Our path of discipleship calls upon us to confront the working of power in our lives and in our world. The first are to become last and the last first, Jesus proclaims in his words and with his life. We are to welcome the most vulnerable, knowing that we are welcoming the one who sent the Christ, the one who sends us. We are to open ourselves to the question of what such a discipleship of reversal might look like in our lives, how we are called to live the questions that Jesus and his disciples open out to us. In her book The Spiritual Landscape of Mark, Bonnie Thurston remarks that this middle section of Mark’s gospel in which we are located right now, frames the disciples as pilgrims of a sort. “They are walking question marks,” she writes. “We are the living, breathing mystery of incarnation and identity. We are full of questions about the meaning of our lives and discipleship. And the place we will get our answers is precisely on the journey.”[4] And so, dear friends, fellow living question marks, that question comes to us this morning. How might we be called to a ministry of welcome founded upon, fueled by, the world upending transformation that Jesus lived and proclaimed. How might we be called to unlearn things we have learned, that the first might become last and the last be made first?
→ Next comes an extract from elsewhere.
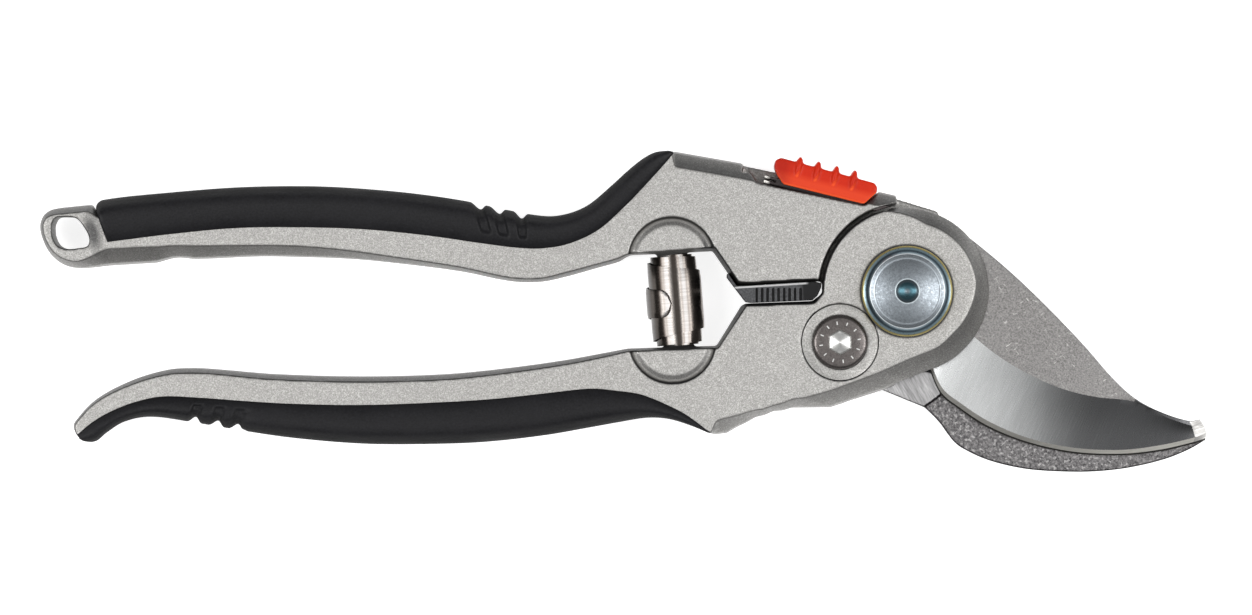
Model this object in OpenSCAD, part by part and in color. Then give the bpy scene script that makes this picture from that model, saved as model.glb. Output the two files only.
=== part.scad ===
// Bypass pruning shears with forged handles, rubber grips and a volute spring.
// They lie on their back, closed: the pivot's axis is Z through the origin, the
// front faces +Z, the blades point to +X and the handles to -X. Millimetres.

/* [Handles] */
// Thickness of the forged handles, back face to front face
body_t = 14; // [13.6:0.1:14.6]
// How far the rubber grips stand proud of each face
grip_proud = 1.5; // [1.2:0.1:1.8]
// Height of the bevel along the forged edges
bevel_h = 3.5; // [2.5:0.1:4.5]
// Share of a grip's width that lies beyond the metal's edge
grip_share = 0.34; // [0.25:0.01:0.5]
// Depth of the finger grooves in the grips
groove_depth = 1.1; // [0.6:0.1:1.4]

/* [Pivot] */
// Radius of the boss that turns in the upper handle
boss_r = 16.1; // [15.8:0.1:16.2]
// Radius of the arc that the boss turns in
boss_seat_r = 16.8; // [16.6:0.1:17]
// Radius of the pivot bolt's shank
bolt_r = 5; // [4.4:0.1:5.2]
// Radius of the pivot bolt's head
bolt_head_r = 8.6; // [8.2:0.1:9]
// Radius of the thread that takes the nut
thread_r = 4; // [3.4:0.1:4.2]
// Number of teeth on the pivot nut
nut_teeth = 24; // [18:1:30]

/* [Blades] */
// Thickness of the cutting blade
blade_t = 3; // [2.6:0.1:3.2]
// Thickness of the counter blade
hook_t = 3.6; // [3.2:0.1:3.8]
// Depth of the relief on the counter blade's front
hook_relief = 0.7; // [0.4:0.1:1]

/* [Lock] */
// How far the thumb lock slides back
lock_travel = 3.6; // [3:0.1:3.6]
// Width of the red thumb button, back to front
button_w = 9.6; // [9:0.1:9.7]

/* [Spring] */
// Radius of the outermost turn of the volute spring
spring_r = 5.4; // [5:0.1:5.6]
// Thickness of the spring's strip
strip_t = 0.75; // [0.5:0.05:0.8]

/* [Hidden] */
$fn = 96;

// Clearances: a running fit, a sliding face, and air around loose shapes
fit = 0.05;
slide = 0.05;
air = 0.15;
// A cut runs this far past the surface that it opens
past = 30;

// Heights of the layers, from the plane that the shears lie on
z_back = grip_proud;
z_front = z_back + body_t;
z_mid = (z_back + z_front) / 2;
plate_t = 3.5;
z_hook = z_back + plate_t;
z_slide = z_hook + hook_t;
z_blade = z_slide + slide;
z_plate = z_blade + blade_t;
washer_t = 0.4;
z_head = z_front + washer_t;
head_t = 2.5;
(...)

[1] Adela Yarbro Collins, Mark: A Commentary (Minneapolis, MN: Fortress Press, 2007), 444.

[2] William C. Placher, Mark: A Theological Commentary (Louisville, KY: Westminster John Knox Press, 2010), 134-135.

[3] Verna Dozier, The Dream of God: A Call To Return (Cambridge, MA: Cowley Press, 1991).

[4] Bonnie B. Thurston, The Spiritual Landscape of Mark (Collegeville, MN: The Liturgical Press, 2008), 35.